How positioning works
Blecon delivers real-time location across indoor and outdoor environments without the usual constraints of an RTLS deployment. Tracked devices broadcast standard Bluetooth signals and any nearby hotspot picks them up — whether that's a fixed installation on the ceiling, a hub mounted in a vehicle, or a phone carried by a frontline worker. The positioning engine calculates positions continuously across all of them.
The process
- Devices broadcast Bluetooth signals continuously.
- Hotspots detect those signals and measure the signal strength (RSSI).
- Hotspots report measurements to the Blecon cloud.
- The positioning engine selects the best available measurement to calculate the device's position.
How hotspots know their location
Hotspots determine their own position in one of three ways:
- Manual configuration — You set the hotspot's exact coordinates (GPS or local x/y/z). Most accurate.
- GPS — Hotspots with GPS modules determine their own position. Typical accuracy: 5–10 meters.
- WiFi/cellular — Hotspots estimate their location from nearby networks. Typical accuracy: 10–100 meters.
The system automatically prefers hotspots with better location accuracy and excludes those with stale data.
Position calculation
The positioning engine selects the best available measurement to calculate the device's position, giving room-level or area-level accuracy.
When multiple hotspots detect the same device, the system automatically picks the best hotspot based on signal strength and location accuracy.
Collection window
The system collects measurements over a configurable time window (default: 90 seconds) before calculating a position. The positioning engine processes accumulated measurements in regular cycles. Longer windows provide more data but increase latency.
When position events are emitted
Calculating a position and emitting a position event are separate steps. The engine calculates continuously, but only emits an event when something meaningful has changed. A new network.device_position event is sent when any of the following conditions are met:
| Condition | Details |
|---|---|
| First detection | The first time a device is seen on the network. Always emits immediately. |
| Device moved | The device has moved beyond the movement threshold (default: 30 m) since the last position event, and a minimum interval has passed. |
| Heartbeat | A configurable interval (default: 10 minutes) has elapsed since the last position event, regardless of movement. Keeps the device's last-known position current even when stationary. |
| Zone change | The device has entered or left a network zone. Emits immediately on transition. |
| Accuracy improved | The new position is at least twice as accurate as the last emitted one. This ensures that a device seen initially through a low-accuracy hotspot (for example, a phone with stale GPS) gets a corrected position quickly once a better hotspot detects it, without waiting for the next heartbeat. |
If none of these conditions are met, the calculation runs but no event is emitted — the position has not changed meaningfully.

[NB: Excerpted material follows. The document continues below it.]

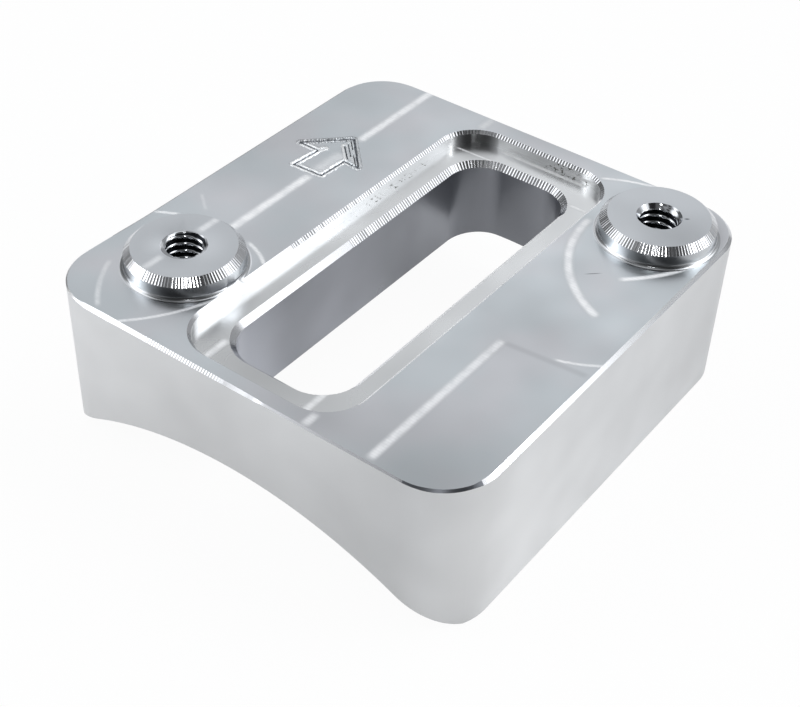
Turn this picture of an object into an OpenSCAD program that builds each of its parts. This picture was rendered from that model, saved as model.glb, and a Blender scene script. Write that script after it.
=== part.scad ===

The trigger field on each position event indicates which condition was met. The movement threshold and heartbeat interval are configurable per network. See Positioning settings.
Network zones — positioning without coordinates
Where GPS isn't available (indoors, underground, dense urban areas), hotspots and reference beacons provide asset tracking without GPS through network zone positioning. Assign a network zone to a hotspot or place a reference beacon in a room, and any device detected there is reported in that network zone.
Network zones don't require surveyed coordinates — a single hotspot is enough. See Zone detection for setup details.
Accuracy
Position accuracy depends on:
- Hotspot location accuracy — Manually surveyed coordinates produce better positions than WiFi/cellular auto-location.
- Hotspot density — More hotspots means finer-grained proximity detection.
- Environment — Walls, metal, and water absorb Bluetooth signals and affect which hotspot detects the device.
| Configuration | Typical accuracy |
|---|---|
| GPS-positioned hotspots | Area level (5–10 meters) |
| WiFi/cellular auto-located hotspots | Broad area (10–100 meters) |
| Network zones (no coordinates needed) | Room or area level |
The accuracy value
Each position event includes an accuracy_meters value — an estimated accuracy radius in meters. This is not the raw GPS accuracy of the hotspot. It is a calculated value that accounts for two factors:
- Hotspot GPS accuracy — How precise the hotspot's own location fix is.
- Location freshness — How much time has passed since that fix, and how far the hotspot may have moved.
A phone standing still with a fresh GPS fix might produce a 5 m accuracy value. The same phone after walking for 10 seconds without a new fix might show 15 m — because the phone could have moved since its last known position. The accuracy value widens to reflect that real-world uncertainty.
In short: it's not that GPS is less accurate — it's that the system is being honest about the fact that a GPS reading from a few seconds ago doesn't perfectly represent where the hotspot is right now. A stationary hotspot will show accuracy much closer to its raw GPS.
You can filter out low-accuracy positions using the accuracy filter.
Two timestamps
Each position event includes two timestamps:
- Sample time — When the signal measurements were taken.
- Calculated at — When Blecon calculated the position from those measurements.
These may differ by seconds (real-time) or longer (if the device was offline and uploaded measurements later).